If you would like to refer to this comment somewhere else in this project, copy and paste the following link:
Anonymous
-
2005-06-08
First of all, I rethought my earlier posting. Your LM training is significantly different from mine in that your command/control app has clearly defined utterance beginnings and endings (the start and end of each command), but my earlier dictation app did not, and that's where my problem originated. I am not sure, but I think that you should put <s> </s> around each utterance.
I think that you must be careful in using a systematically generated corpus such as you have described above. Each utterance/sentence is the corpus is assumed to be equally likely, and the 1-gram, 2-gram, and 3-gram probabilities will be estimated accordingly. On the other hand, if certain commands or classes of commands are expected to be more frequent than others, then you should try to represent that in the training corpus.
I am no longer in the same job as when I used the CMU SLM Toolkit earlier this year, so I am not in a position to offer detailed advice, but I'm sure there are others reading this forum who can.
If you would like to refer to this comment somewhere else in this project, copy and paste the following link:
Anonymous
-
2005-06-08
First of all, I assume that you are addressing language model training using the CML Statistical Language Model toolkit, not acoustical model training.
Usually a larger training corpus is better, but it may depend on the complexity of your command/control application -- if it's limited enough, then the 5-million corpus may not describe the domain any better. For initial experiments, the 5000-sentence corpus will be much faster to train.
For LM training, no phonetic representation is needed or can be used. the LM is in terms of word tokens only.
I have only a little experience building LMs with this toolkit, but I believe that the <s> and </s> context cue markers are quite important, at least for Sphinx-4 (and I suspect for the other Sphinxen as well). I have found many questions about training from a text-only corpus, but few answers.
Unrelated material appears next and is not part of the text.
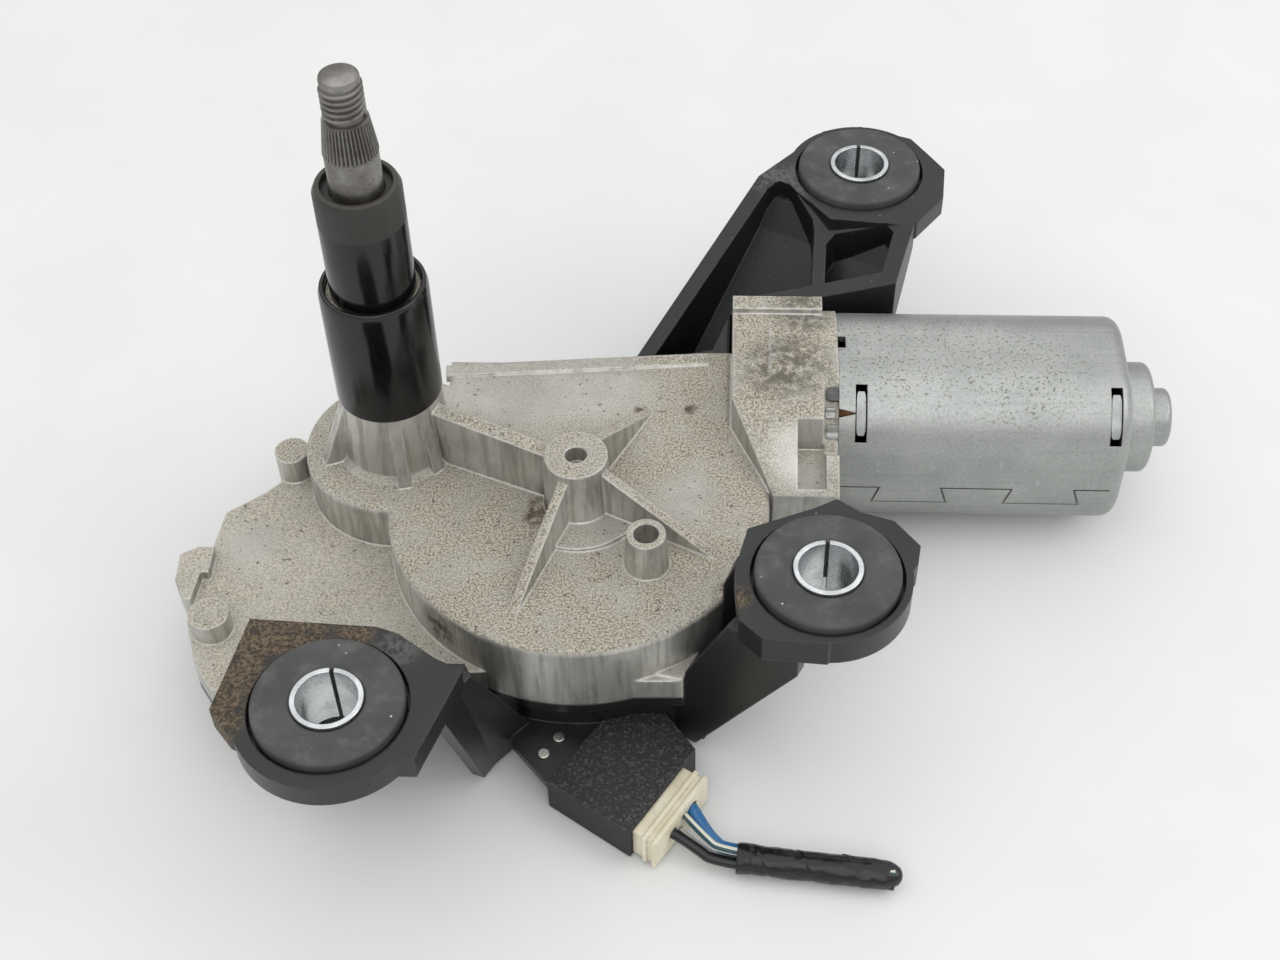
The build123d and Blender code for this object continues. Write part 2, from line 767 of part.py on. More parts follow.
with BuildPart() as front_arms:
    for level, wall in ((tub_floor_z, left_wall_foot), (ear_foot_z["left"] + 1, left_wall_top)):
        with BuildSketch(Plane.XY.offset(level)):
            with BuildLine():
                Polyline(*wall, close=True)
            make_face()
    loft(ruled=True)
    with BuildSketch(wall_plane(left_far_from, left_far_to)):
        with BuildLine():
            Polyline(
                (0, ear_foot_z["left"] + 1),
                (0, ear_foot_z["left"]),
                (14.5, tub_floor_z),
                (left_far_length, tub_floor_z),
                (left_far_length, rim_z),
                (left_far_length - 4, rim_z),
                (7.5, ear_foot_z["left"] + 4),
                (7.5, ear_foot_z["left"] + 1),
                close=True,
            )
        make_face()
    extrude(amount=arm_wall / 2, both=True)
    # Sloping web between the left arm's two walls, set back where the ear is
    for start_x, width, setback in left_webs:
        with BuildSketch(Plane.YZ.offset(start_x)):
            with BuildLine():
                Polyline(
                    (-62.6 + setback, ear_foot_z["left"] + 1),
                    (-59.8 + setback, ear_foot_z["left"] + 1),
                    (-53.0, rim_z),
                    (-50.0, rim_z - 4),
                    (-50.0, tub_floor_z + 6),
                    (-55.4, rim_z - 2),
                    close=True,
                )
            make_face()
        extrude(amount=width)
    with BuildSketch(wall_plane(right_wall_from, right_wall_to)):
        with BuildLine():
            Polyline(
                (0, tub_floor_z),
                (7.0, tub_floor_z),
                (right_wall_length, ear_foot_z["right"] - 4.6),
                (right_wall_length, ear_foot_z["right"] + 1),
                (13.5, ear_foot_z["right"] + 1),
                (3.0, rim_z + 5),
                (0, rim_z),
                close=True,
            )
        make_face()
    extrude(amount=arm_wall / 2, both=True)
    with BuildSketch(wall_plane(right_back_from, right_back_to)):
        with BuildLine():
            Polyline(
                (-8, rim_z - 1),
                (-8, tub_floor_z),
                (-2, tub_floor_z),
                (right_back_length, ear_foot_z["right"] - 2),
                (right_back_length, ear_foot_z["right"] + 1),
                (2, ear_foot_z["right"] + 1),
                close=True,
            )
        make_face()
    extrude(amount=arm_wall / 2, both=True)
    # Web between the two walls of the right arm
    with BuildSketch(wall_plane(right_wall_from, right_wall_to)):
        with BuildLine():
            Polyline(
                (4.0, tub_floor_z),
                (8.0, tub_floor_z),
                (right_wall_length - 5.5, ear_foot_z["right"] - 2),
                (right_wall_length - 5.5, ear_foot_z["right"] + 1),
                (right_wall_length - 9.5, ear_foot_z["right"] + 1),
                close=True,
            )
        make_face()
    extrude(amount=-20)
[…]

See my 2005-06-02 posting under http://sourceforge.net/forum/forum.php?thread_id=1227551&forum_id=382337 .
cheers,
jerry
If you would like to refer to this comment somewhere else in this project, copy and paste the following link:
Based on what I read from the link you posted is it mandatory that in my training transcript I add the <s></s> at the beginning and ending of each sentence even though each one of the sentences in the training text are on a seperate line?
Also the training text that I am using is a printout of all the possible sentences that a command and control BNF could produce. Majority of these sentences are exactly the same except for one word diffences. For example: "Robot A go thay way" and "Robot B go that way". Will this effect n-gram probabilites that will be assigned to wach word.
Finally is there a web accessible document I could read on what the information in the .arpa file represents. For example I tried developing a bigram LM using the commands shown on the FAQ page of Sphinx -4. I ended up with a LM in arpa format with information such as
Absolute discounting was applied.
1-gram discounting constant : NaN
2-gram discounting constant : NaN
3-gram discounting constant : NaN
and
\data\
ngram 1=81
ngram 2=1
ngram 3=1
\1-grams:
NaN <UNK> -99.9990
-99.0000 1 0.0000
-99.0000 I 0.0000
-99.0000 a 0.0000
-99.0000 above 0.0000
I am pretty sure this is not the information I should be getting but I am not sure how to read it. Is it the probability of 'a' in a unigram model is 0%?
Thanks Once again for the information
Grad_Student
If you would like to refer to this comment somewhere else in this project, copy and paste the following link:
I have a question dealing with the training transcript. I have two text one text file has around 5000 unique sentences another has over 5,000,000 unique sentences. Both are from the command and control domain. Which file should I use as the training file?
Second question both of my files have one sentence per line what else do I need to do to this file to make it ready for the CM toolkit. Meaning do I need to make it similar to the transcript files used for batch processing?
Do I need to add context cues to these transcript files such as begin</s> and end </s> of speech markers, silence markers etc?
Do I need to add the phonetic representation of each line?
First of all, I rethought my earlier posting. Your LM training is significantly different from mine in that your command/control app has clearly defined utterance beginnings and endings (the start and end of each command), but my earlier dictation app did not, and that's where my problem originated. I am not sure, but I think that you should put <s> </s> around each utterance.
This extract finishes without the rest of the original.